# SUPPLIED MATERIAL

——

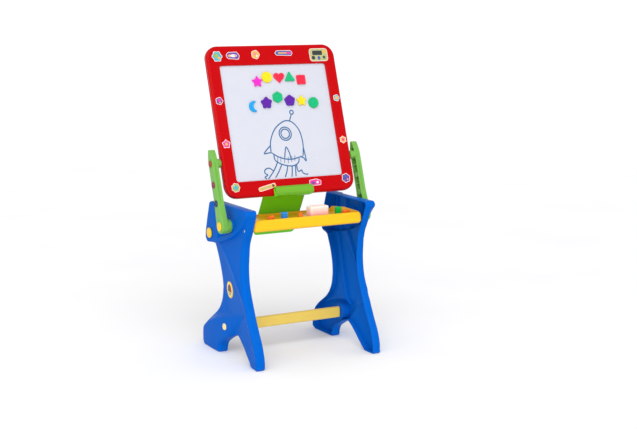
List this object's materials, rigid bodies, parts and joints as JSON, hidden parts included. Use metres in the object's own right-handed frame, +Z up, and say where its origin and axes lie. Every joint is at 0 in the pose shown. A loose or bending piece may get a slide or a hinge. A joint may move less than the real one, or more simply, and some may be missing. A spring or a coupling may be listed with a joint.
{
  "type": "kids easel",
  "caption": "Folding kids easel and desk: two blue moulded legs, swinging green arms, a red-framed dry-wipe and chalk board with magnets, a paper clip, a yellow tray and a stay plate.",
  "frame": {"origin": "on the floor, under the middle of the bounding box", "axes": "+X to the right of someone facing the writing side, +Y from the front to the back, +Z up"},
  "size_m": [0.499, 0.3707, 0.9008],
  "materials": {
    "red_frame": "glossy moulded red",
    "whiteboard": "smooth dry-wipe white, slightly blue",
    "chalkboard": "matt dark slate",
    "blue_leg": "satin moulded blue",
    "arm_green": "satin light green",
    "stay_green": "satin mid green",
    "tray_yellow": "glossy yellow",
    "bar_yellow": "satin pale yellow",
    "cap_yellow": "glossy yellow",
    "cream_plug": "glossy cream",
    "disc_red": "glossy red",
    "disc_magenta": "glossy magenta",
    "disc_navy": "glossy navy",
    "steel": "plated steel",
    "magnet_red": "glossy red",
    "magnet_yellow": "glossy yellow",
    "magnet_green": "glossy green",
    "magnet_blue": "glossy blue",
    "magnet_purple": "glossy purple",
    "magnet_magenta": "glossy magenta",
    "chalk_orange": "powdery orange",
    "eraser_pink": "translucent pink and white",
    "brick_blue": "glossy blue",
    "brick_green": "glossy green"
  },
  "bodies": {
    "stand": {"left_leg": "blue_leg", "left_badge": "cap_yellow", "left_rod_cap": "cap_yellow", "left_bar_plug": "cream_plug", "left_tray_screw": "steel", "left_hub_bolt": "steel", "right_leg": "blue_leg", "right_badge": "cap_yellow", "right_rod_cap": "cap_yellow", "right_bar_plug": "cream_plug", "right_tray_screw": "steel", "right_hub_bolt": "steel", "tray": "tray_yellow", "chalk_orange_left": "chalk_orange", "brick_blue": "brick_blue", "chalk_orange_middle": "chalk_orange", "eraser": "eraser_pink", "brick_green": "brick_green", "chalk_orange_right": "chalk_orange", "crossbar": "bar_yellow", "rear_rod": "steel"},
    "left_arm": {"left_arm": "arm_green", "left_red_disc": "disc_red", "left_magenta_disc": "disc_magenta", "left_blue_disc": "disc_navy", "left_hub_cap": "cap_yellow"},
    "right_arm": {"right_arm": "arm_green", "right_red_disc": "disc_red", "right_magenta_disc": "disc_magenta", "right_blue_disc": "disc_navy", "right_hub_cap": "cap_yellow"},
    "board": {"board_frame_front": "red_frame", "board_frame_back": "red_frame", "whiteboard_panel": "whiteboard", "chalkboard_panel": "chalkboard", "frame_screw_1": "steel", "frame_screw_2": "steel", "frame_screw_3": "steel", "frame_screw_4": "steel", "frame_screw_5": "steel", "frame_screw_6": "steel", "left_board_pin": "steel", "right_board_pin": "steel", "clip_base": "stay_green", "clip_pin": "steel", "clip_spring": "steel", "magnet_star_magenta": "magnet_magenta", "magnet_disc_yellow": "magnet_yellow", "magnet_heart_red": "magnet_red", "magnet_triangle_green": "magnet_green", "magnet_square_red": "magnet_red", "magnet_moon_blue": "magnet_blue", "magnet_flower_purple": "magnet_purple", "magnet_hexagon_green": "magnet_green", "magnet_pentagon_purple": "magnet_purple", "magnet_star_yellow": "magnet_yellow", "magnet_disc_green": "magnet_green"},
    "clip": {"clip_jaw": "arm_green"},
    "stay": {"stay_plate": "stay_green"}
  },
  "joints": [
    {"name": "left_arm_swing", "type": "hinge", "parent": "stand", "child": "left_arm", "pos_m": [-0.237, -0.038, 0.396], "axis": [1, 0, 0], "range_deg": [0, 87.2]},
    {"name": "right_arm_swing", "type": "hinge", "parent": "stand", "child": "right_arm", "pos_m": [0.237, -0.038, 0.396], "axis": [1, 0, 0], "range_deg": [0, 87.2]},
    {"name": "board_tilt", "type": "hinge", "parent": "left_arm", "child": "board", "pos_m": [-0.22, 0.01976, 0.56964], "axis": [1, 0, 0], "range_deg": [-158.8, 0]},
    {"name": "stay_fold", "type": "hinge", "parent": "stand", "child": "stay", "pos_m": [0, 0.09, 0.357], "axis": [1, 0, 0], "range_deg": [-152.7, 0]},
    {"name": "clip_open", "type": "hinge", "parent": "board", "child": "clip", "pos_m": [0, -0.02936, 0.48059], "axis": [1, 0, 0], "range_deg": [0, 25], "stiffness_Nm_per_rad": 0.3, "springref_deg": -17.19}
  ],
  "couplings": [
    {"joint": "right_arm_swing", "follows": "left_arm_swing", "ratio": 1},
    {"joint": "board_tilt", "follows": "left_arm_swing", "ratio": -1.8206},
    {"joint": "stay_fold", "follows": "left_arm_swing", "ratio": -1.75}
  ]
}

——

# EXERCISE AIM
Repeat the material above in full, exactly as it stands.

# WRITTEN SOLUTION
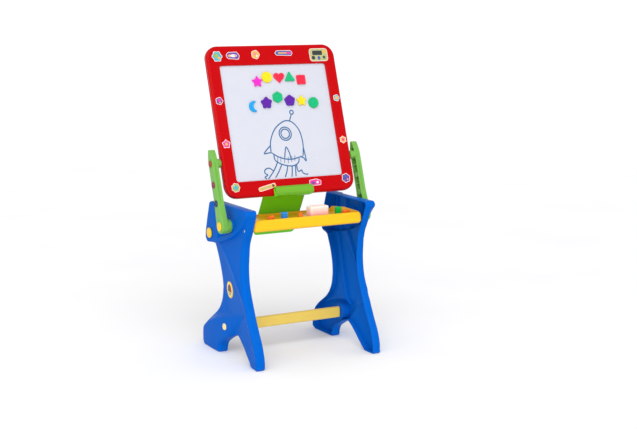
List this object's materials, rigid bodies, parts and joints as JSON, hidden parts included. Use metres in the object's own right-handed frame, +Z up, and say where its origin and axes lie. Every joint is at 0 in the pose shown. A loose or bending piece may get a slide or a hinge. A joint may move less than the real one, or more simply, and some may be missing. A spring or a coupling may be listed with a joint.
{
  "type": "kids easel",
  "caption": "Folding kids easel and desk: two blue moulded legs, swinging green arms, a red-framed dry-wipe and chalk board with magnets, a paper clip, a yellow tray and a stay plate.",
  "frame": {"origin": "on the floor, under the middle of the bounding box", "axes": "+X to the right of someone facing the writing side, +Y from the front to the back, +Z up"},
  "size_m": [0.499, 0.3707, 0.9008],
  "materials": {
    "red_frame": "glossy moulded red",
    "whiteboard": "smooth dry-wipe white, slightly blue",
    "chalkboard": "matt dark slate",
    "blue_leg": "satin moulded blue",
    "arm_green": "satin light green",
    "stay_green": "satin mid green",
    "tray_yellow": "glossy yellow",
    "bar_yellow": "satin pale yellow",
    "cap_yellow": "glossy yellow",
    "cream_plug": "glossy cream",
    "disc_red": "glossy red",
    "disc_magenta": "glossy magenta",
    "disc_navy": "glossy navy",
    "steel": "plated steel",
    "magnet_red": "glossy red",
    "magnet_yellow": "glossy yellow",
    "magnet_green": "glossy green",
    "magnet_blue": "glossy blue",
    "magnet_purple": "glossy purple",
    "magnet_magenta": "glossy magenta",
    "chalk_orange": "powdery orange",
    "eraser_pink": "translucent pink and white",
    "brick_blue": "glossy blue",
    "brick_green": "glossy green"
  },
  "bodies": {
    "stand": {"left_leg": "blue_leg", "left_badge": "cap_yellow", "left_rod_cap": "cap_yellow", "left_bar_plug": "cream_plug", "left_tray_screw": "steel", "left_hub_bolt": "steel", "right_leg": "blue_leg", "right_badge": "cap_yellow", "right_rod_cap": "cap_yellow", "right_bar_plug": "cream_plug", "right_tray_screw": "steel", "right_hub_bolt": "steel", "tray": "tray_yellow", "chalk_orange_left": "chalk_orange", "brick_blue": "brick_blue", "chalk_orange_middle": "chalk_orange", "eraser": "eraser_pink", "brick_green": "brick_green", "chalk_orange_right": "chalk_orange", "crossbar": "bar_yellow", "rear_rod": "steel"},
    "left_arm": {"left_arm": "arm_green", "left_red_disc": "disc_red", "left_magenta_disc": "disc_magenta", "left_blue_disc": "disc_navy", "left_hub_cap": "cap_yellow"},
    "right_arm": {"right_arm": "arm_green", "right_red_disc": "disc_red", "right_magenta_disc": "disc_magenta", "right_blue_disc": "disc_navy", "right_hub_cap": "cap_yellow"},
    "board": {"board_frame_front": "red_frame", "board_frame_back": "red_frame", "whiteboard_panel": "whiteboard", "chalkboard_panel": "chalkboard", "frame_screw_1": "steel", "frame_screw_2": "steel", "frame_screw_3": "steel", "frame_screw_4": "steel", "frame_screw_5": "steel", "frame_screw_6": "steel", "left_board_pin": "steel", "right_board_pin": "steel", "clip_base": "stay_green", "clip_pin": "steel", "clip_spring": "steel", "magnet_star_magenta": "magnet_magenta", "magnet_disc_yellow": "magnet_yellow", "magnet_heart_red": "magnet_red", "magnet_triangle_green": "magnet_green", "magnet_square_red": "magnet_red", "magnet_moon_blue": "magnet_blue", "magnet_flower_purple": "magnet_purple", "magnet_hexagon_green": "magnet_green", "magnet_pentagon_purple": "magnet_purple", "magnet_star_yellow": "magnet_yellow", "magnet_disc_green": "magnet_green"},
    "clip": {"clip_jaw": "arm_green"},
    "stay": {"stay_plate": "stay_green"}
  },
  "joints": [
    {"name": "left_arm_swing", "type": "hinge", "parent": "stand", "child": "left_arm", "pos_m": [-0.237, -0.038, 0.396], "axis": [1, 0, 0], "range_deg": [0, 87.2]},
    {"name": "right_arm_swing", "type": "hinge", "parent": "stand", "child": "right_arm", "pos_m": [0.237, -0.038, 0.396], "axis": [1, 0, 0], "range_deg": [0, 87.2]},
    {"name": "board_tilt", "type": "hinge", "parent": "left_arm", "child": "board", "pos_m": [-0.22, 0.01976, 0.56964], "axis": [1, 0, 0], "range_deg": [-158.8, 0]},
    {"name": "stay_fold", "type": "hinge", "parent": "stand", "child": "stay", "pos_m": [0, 0.09, 0.357], "axis": [1, 0, 0], "range_deg": [-152.7, 0]},
    {"name": "clip_open", "type": "hinge", "parent": "board", "child": "clip", "pos_m": [0, -0.02936, 0.48059], "axis": [1, 0, 0], "range_deg": [0, 25], "stiffness_Nm_per_rad": 0.3, "springref_deg": -17.19}
  ],
  "couplings": [
    {"joint": "right_arm_swing", "follows": "left_arm_swing", "ratio": 1},
    {"joint": "board_tilt", "follows": "left_arm_swing", "ratio": -1.8206},
    {"joint": "stay_fold", "follows": "left_arm_swing", "ratio": -1.75}
  ]
}